东居杂诗·苏曼殊
银烛金杯映绿纱,空持倾国对流霞。
酡颜欲语娇无力,云髻新簪白玉花。
如果你愿意的话,不妨随着这短短的诗行,来到一九一四年的东京,去追寻诗人几个逝去的然而却是十分美丽的生活片断。
当时光的镜头摇回到那遥远的岁月,遥远的地方时,正值一个夜幕初降、幽清寂静的夜晚。一间日式的小屋里透出点点烛光,窗上糊着的草色轻纱,把室中的一切映成绿的统调;屋里的银蜡金盅,在烛光的映照下,又把自己那灿灿的光投进这片绿里——这种夜烛垂泪、樽前对酌的环境,无疑是为情人而设的。所以当“银烛金杯映绿纱”一句,使你置身于那个温馨的氛围里时,流连低徊之余,不禁又会好奇地想:“那两位没有露面的情人,究竟会是什么样的呢?”
第二个镜头终于出现了。借着摇曳的烛光,你可以看得见碧纱窗下的男主角,正是苏曼殊。他此时自然不会是“芒鞋破钵”(见《本事诗》)的头陀打扮,大约还是像片中西装革履、潇洒干练的模样吧,脸上似乎还带着些病中憔悴、落寞的神情。他杯中斟着的,是“流霞”(传说中仙酒名)一般的美酒。浓郁的酒香在空气中弥漫着,彩色的美酒与华丽的金杯相互映衬着,令人想起“琉璃钟,琥珀浓,小槽酒滴珍珠红,”的意境。与他脉脉相对的那个女子,是位绝色的美人——这单从“倾国”二字便可看出了。不过诗人在第二句中告诉你的,也仅止于此了。它仿佛只让你在镜头中,依稀见到女主人公美丽的侧影。但谁又能不为她那“一顾倾人城,再顾倾人国”的魅力吸引,而更迫切地希望领略她的绰约风姿呢?

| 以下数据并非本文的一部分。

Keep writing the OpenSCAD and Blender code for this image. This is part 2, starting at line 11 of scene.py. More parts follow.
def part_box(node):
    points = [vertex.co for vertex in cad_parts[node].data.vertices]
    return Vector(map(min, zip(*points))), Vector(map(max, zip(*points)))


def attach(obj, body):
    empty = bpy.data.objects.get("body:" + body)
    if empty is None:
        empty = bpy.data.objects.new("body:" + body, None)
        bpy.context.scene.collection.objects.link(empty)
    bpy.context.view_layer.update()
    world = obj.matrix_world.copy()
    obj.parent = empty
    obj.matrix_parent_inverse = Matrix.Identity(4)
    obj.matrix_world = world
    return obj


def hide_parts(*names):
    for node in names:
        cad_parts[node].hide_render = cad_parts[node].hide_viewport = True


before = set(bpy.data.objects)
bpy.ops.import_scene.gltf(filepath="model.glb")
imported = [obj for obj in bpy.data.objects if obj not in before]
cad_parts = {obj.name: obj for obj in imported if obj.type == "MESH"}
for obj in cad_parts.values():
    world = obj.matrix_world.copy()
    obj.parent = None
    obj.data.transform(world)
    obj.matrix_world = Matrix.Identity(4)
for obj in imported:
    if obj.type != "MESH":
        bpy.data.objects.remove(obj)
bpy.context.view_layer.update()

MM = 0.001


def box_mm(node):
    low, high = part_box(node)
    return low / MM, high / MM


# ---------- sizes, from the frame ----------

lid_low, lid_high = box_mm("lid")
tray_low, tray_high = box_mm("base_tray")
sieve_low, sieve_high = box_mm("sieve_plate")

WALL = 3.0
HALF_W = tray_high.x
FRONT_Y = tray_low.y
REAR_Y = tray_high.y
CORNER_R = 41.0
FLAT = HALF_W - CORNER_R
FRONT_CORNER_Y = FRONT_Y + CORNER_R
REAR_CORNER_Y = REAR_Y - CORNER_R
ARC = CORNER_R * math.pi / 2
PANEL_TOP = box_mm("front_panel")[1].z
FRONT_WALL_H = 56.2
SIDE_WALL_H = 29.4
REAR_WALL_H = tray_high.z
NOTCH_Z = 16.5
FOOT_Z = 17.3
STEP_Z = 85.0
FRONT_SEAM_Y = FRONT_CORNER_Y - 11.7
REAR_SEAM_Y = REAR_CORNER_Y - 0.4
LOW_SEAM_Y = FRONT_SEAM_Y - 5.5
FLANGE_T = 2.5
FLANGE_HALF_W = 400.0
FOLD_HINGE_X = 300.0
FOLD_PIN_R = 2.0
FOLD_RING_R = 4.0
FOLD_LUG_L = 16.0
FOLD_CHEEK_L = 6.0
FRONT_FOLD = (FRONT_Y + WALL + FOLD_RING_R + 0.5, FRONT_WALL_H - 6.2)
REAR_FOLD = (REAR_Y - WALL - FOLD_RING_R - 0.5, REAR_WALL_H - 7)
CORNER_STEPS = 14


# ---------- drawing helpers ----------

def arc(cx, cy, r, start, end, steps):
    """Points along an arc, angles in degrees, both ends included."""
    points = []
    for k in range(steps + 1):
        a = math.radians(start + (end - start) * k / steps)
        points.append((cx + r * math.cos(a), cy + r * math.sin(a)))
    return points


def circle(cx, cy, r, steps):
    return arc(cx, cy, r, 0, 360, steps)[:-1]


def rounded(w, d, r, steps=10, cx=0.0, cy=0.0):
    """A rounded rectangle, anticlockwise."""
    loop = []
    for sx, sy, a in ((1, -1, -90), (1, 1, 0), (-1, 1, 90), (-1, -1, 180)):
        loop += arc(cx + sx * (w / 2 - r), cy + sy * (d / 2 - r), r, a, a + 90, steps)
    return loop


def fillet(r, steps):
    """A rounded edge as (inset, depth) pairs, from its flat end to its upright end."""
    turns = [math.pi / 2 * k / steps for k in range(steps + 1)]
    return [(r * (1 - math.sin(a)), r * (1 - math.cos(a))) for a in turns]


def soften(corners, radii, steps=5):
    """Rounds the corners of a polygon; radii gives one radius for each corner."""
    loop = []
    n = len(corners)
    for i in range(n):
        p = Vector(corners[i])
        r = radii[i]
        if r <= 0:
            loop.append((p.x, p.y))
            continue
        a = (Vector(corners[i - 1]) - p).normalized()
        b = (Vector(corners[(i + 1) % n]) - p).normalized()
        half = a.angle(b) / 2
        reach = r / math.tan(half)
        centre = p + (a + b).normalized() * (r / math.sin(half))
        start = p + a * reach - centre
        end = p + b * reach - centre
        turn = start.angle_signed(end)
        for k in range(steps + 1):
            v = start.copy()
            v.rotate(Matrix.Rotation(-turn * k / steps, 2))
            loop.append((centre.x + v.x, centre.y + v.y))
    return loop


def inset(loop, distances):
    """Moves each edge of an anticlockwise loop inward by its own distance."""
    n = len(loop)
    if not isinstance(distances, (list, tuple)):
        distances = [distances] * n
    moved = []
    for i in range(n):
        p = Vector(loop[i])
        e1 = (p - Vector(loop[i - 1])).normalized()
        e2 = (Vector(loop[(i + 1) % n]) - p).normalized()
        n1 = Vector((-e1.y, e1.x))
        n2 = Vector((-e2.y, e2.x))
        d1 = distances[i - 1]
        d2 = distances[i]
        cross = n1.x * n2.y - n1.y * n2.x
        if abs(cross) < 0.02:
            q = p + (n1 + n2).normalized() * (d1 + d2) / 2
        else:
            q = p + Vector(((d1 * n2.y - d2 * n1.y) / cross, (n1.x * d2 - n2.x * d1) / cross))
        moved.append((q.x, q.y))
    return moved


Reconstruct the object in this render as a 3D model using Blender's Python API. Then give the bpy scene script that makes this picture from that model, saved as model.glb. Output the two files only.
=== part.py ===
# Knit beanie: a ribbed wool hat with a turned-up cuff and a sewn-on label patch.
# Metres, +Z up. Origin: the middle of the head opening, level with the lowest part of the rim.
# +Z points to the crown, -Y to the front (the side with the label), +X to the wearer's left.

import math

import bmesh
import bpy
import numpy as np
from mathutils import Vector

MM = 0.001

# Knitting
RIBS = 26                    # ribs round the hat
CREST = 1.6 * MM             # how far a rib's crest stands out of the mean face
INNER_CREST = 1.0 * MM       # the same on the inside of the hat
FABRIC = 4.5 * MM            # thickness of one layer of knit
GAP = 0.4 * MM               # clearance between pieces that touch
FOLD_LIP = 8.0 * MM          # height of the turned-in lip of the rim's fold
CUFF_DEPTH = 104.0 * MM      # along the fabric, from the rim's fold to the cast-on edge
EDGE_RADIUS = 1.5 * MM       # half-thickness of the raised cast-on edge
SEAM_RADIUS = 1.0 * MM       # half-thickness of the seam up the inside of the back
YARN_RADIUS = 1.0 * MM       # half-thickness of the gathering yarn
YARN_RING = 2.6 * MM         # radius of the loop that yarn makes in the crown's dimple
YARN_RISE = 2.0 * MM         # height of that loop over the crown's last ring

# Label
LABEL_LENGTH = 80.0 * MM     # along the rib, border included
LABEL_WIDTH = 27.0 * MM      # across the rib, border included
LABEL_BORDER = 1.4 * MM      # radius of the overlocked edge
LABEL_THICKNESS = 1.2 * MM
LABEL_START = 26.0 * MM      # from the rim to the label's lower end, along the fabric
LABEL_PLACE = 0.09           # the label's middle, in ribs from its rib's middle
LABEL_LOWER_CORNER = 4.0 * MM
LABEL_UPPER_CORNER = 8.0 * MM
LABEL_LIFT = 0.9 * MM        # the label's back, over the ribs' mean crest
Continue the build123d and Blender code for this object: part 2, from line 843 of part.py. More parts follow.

仿佛知道我们心思似的,镜头渐渐推近了画面中的女主人公。“酡颜欲语娇无力,云髻新簪白玉花。”——这大约是三杯两盏过后,佳人的脸上也飞起了红晕。不过这妩媚的“酡颜”(脸因饮酒而发红),究竟是酒醉还是心醉呢?这欲吐而终止的话语,是因为“无力”还是因为娇羞呢?读者就不得而知了。你且只领略这美丽的画面吧:娇柔的面庞是绯红的,宛如一朵绽开的、饱满的茶花;高耸的发髻是乌黑的,如云一般的浓密;发髻上新簪的玉制花形首饰(白玉花),洁白无瑕,和那如花的人面配在一起,正是“花面相交映”的绝妙境界。摇曳的烛光又给这红的面、黑的发、白的花,增添了一种朦胧的韵致。这样的景象怎能不叫人动心呢?难怪罗建业在《曼殊研究草稿》里称赞这两句:“虽使温(庭筠)、李(商隐)复生,亦无以过之”了。
这首诗是苏曼殊十九首《东居杂诗》中的第十首,大约写于一九一四年。此时他刚过而立之年,十几年间由学禅弄道、遁入空门而稍稍冷却下去的热血,复又被辛亥革命的枪声点燃起来。这一年他遍交孙中山、萧纫秋、陈独秀、戴季陶等人,为《中华革命党》的出版,努力甚多。却不料羸弱的病身,又迫使他中止了热血的奔波,在闭门养病的寂寞中,免不了也时或混迹花丛,一遣抑郁的情怀。“纳东居百病丛生,……回怀乌鹊桥边、滚绣房里,未尝不黯然消魂”,却又“何如春申江畔斗鸡走马之快也?”——这正是他此次寄寓日本的真实心境。碧纱窗下,银烛之前,金樽里的美酒,“娇无力”的佳人,似乎都没能驱散诗人的那份百无聊赖和孤单落寞。这排遣不去的空虚和孤孑,尽管点缀以烛光、酒影、佳人的富美和热烈,却终于被“空持流霞对倾国”句中的一个“空”字,透露无遗了。